I put pressure on myself so I don’t really care about the pressure from anyone else,” he goes on. “At the end of the day, it’s me who's got to put my head on the pillow and sleep at night so as long as I’m happy with what I’ve done, then I’m happy. The pressure from everyone else doesn’t really compare to the pressure I put on myself.”

Gwynne has been vocal in his pursuit of a rematch and Vuong is keen to run it back, too.

“A hundred per cent,” Vuong insists. “I’ve been saying that since the first fight that I want to run it back and I understand he does as well and I’m sure we will. He’s just had his fight [winning a keep-busy six-rounder), I’m having mine and we’ll get it on. Hopefully we can get it on a big card like Eubank-Benn II [in November]. It’s an all-British fight, I know the fans, the British public want to see it again so hopefully we can do it on the biggest card. I’ve watched it back 50, 60 times. It was something I was watching every day even after the fight. The night of the fight I got in the hotel and I watched it back there and then. I believe I won the fight. Yes, it was close, but I believe I won the fight by a round or two and I stand on that. I don’t think it [being close] was down to how good Gavin is, I think it was down to the poor decisions I made in there on the night and the mistakes that I made being young, being inexperienced. But listen, I’ve got that experience. I’ve been through it now. No one can take that away and I’ve learnt a hell of a lot since November 30th.”

It is often said that those challenges on a prospect’s rise improve the building fighter. Vuong is sure that is the case for him.

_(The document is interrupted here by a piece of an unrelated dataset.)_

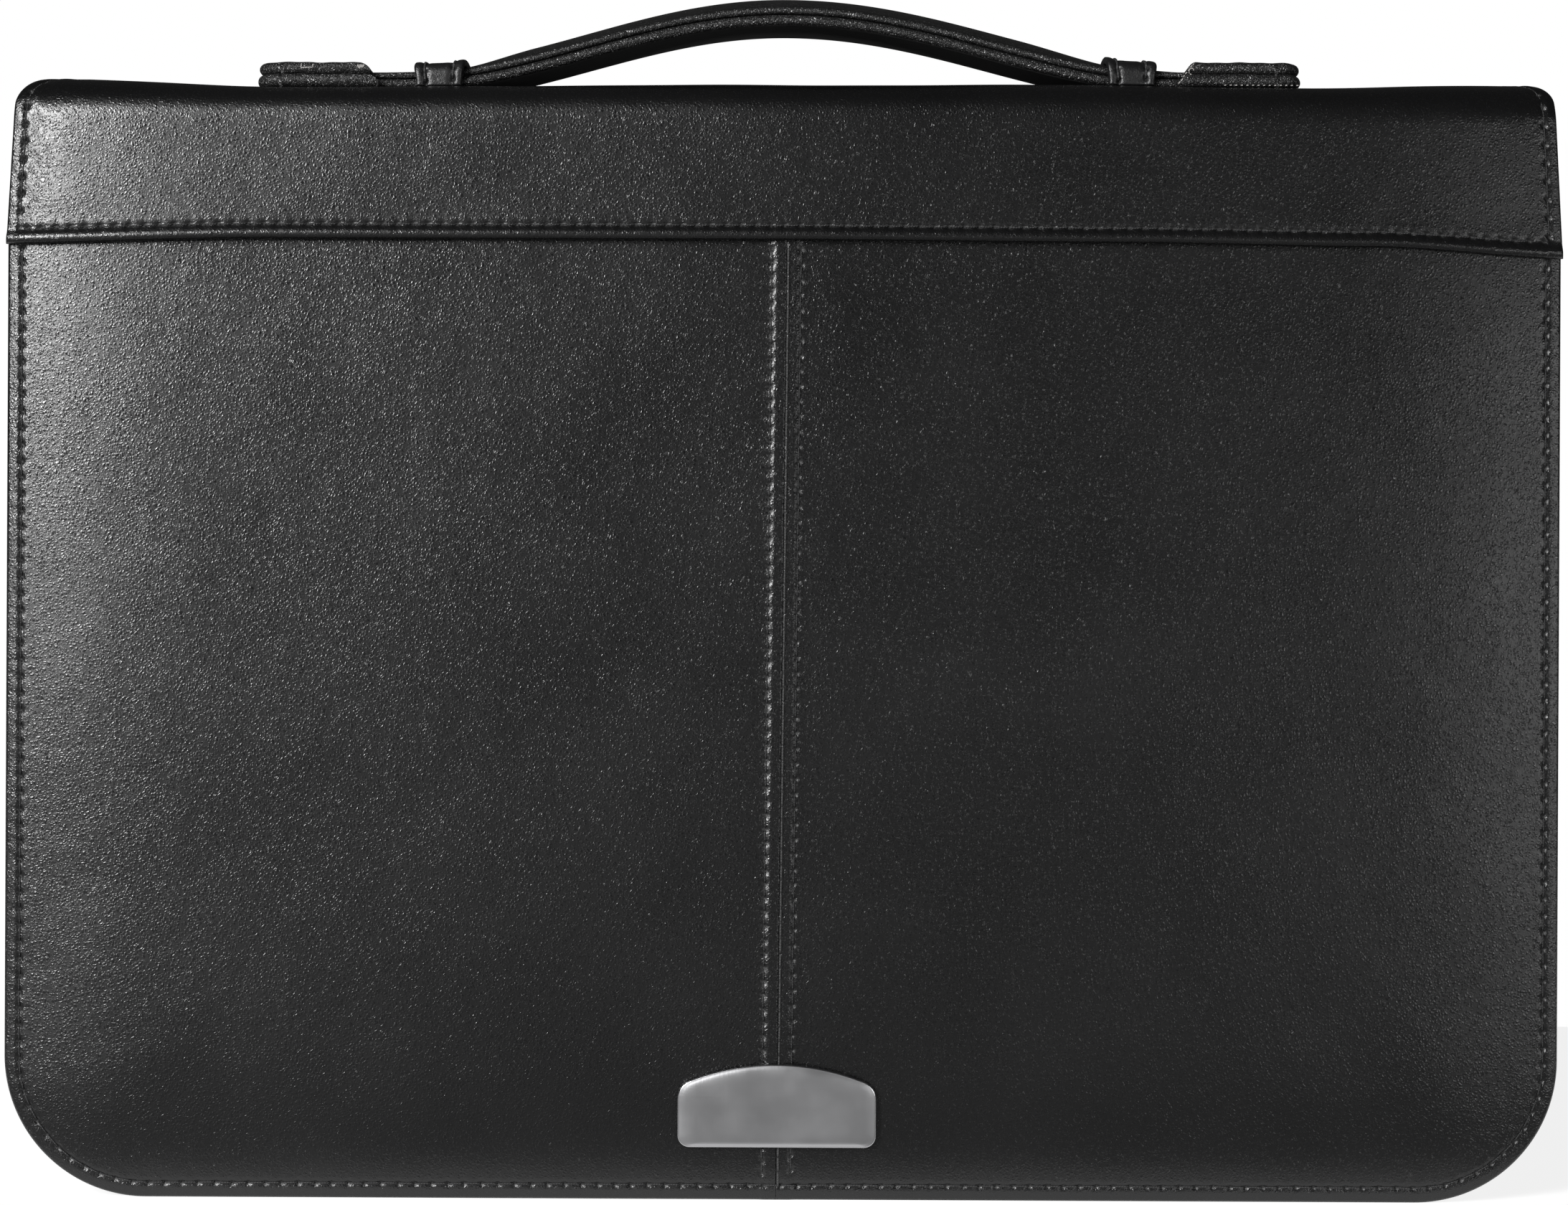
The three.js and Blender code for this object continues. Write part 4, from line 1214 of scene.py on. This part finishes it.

“It showed I’ve got balls and I’m not a jacker and I would never jack on the stool and I also think it speaks a lot for me as a prospect,” Vuong says. “There’s a lot of prospects in this stable and other stables that wouldn’t dare take fights like that and I’m not going to name names but these fighters just want to get in there, look great and keep knocking over garden gnomes – but that’s not what I’m here to do. I’m here to learn. I want to be a complete fighter and I want to get to that world level. I don’t care how long it takes, as long as I get there then I’ve done my job.”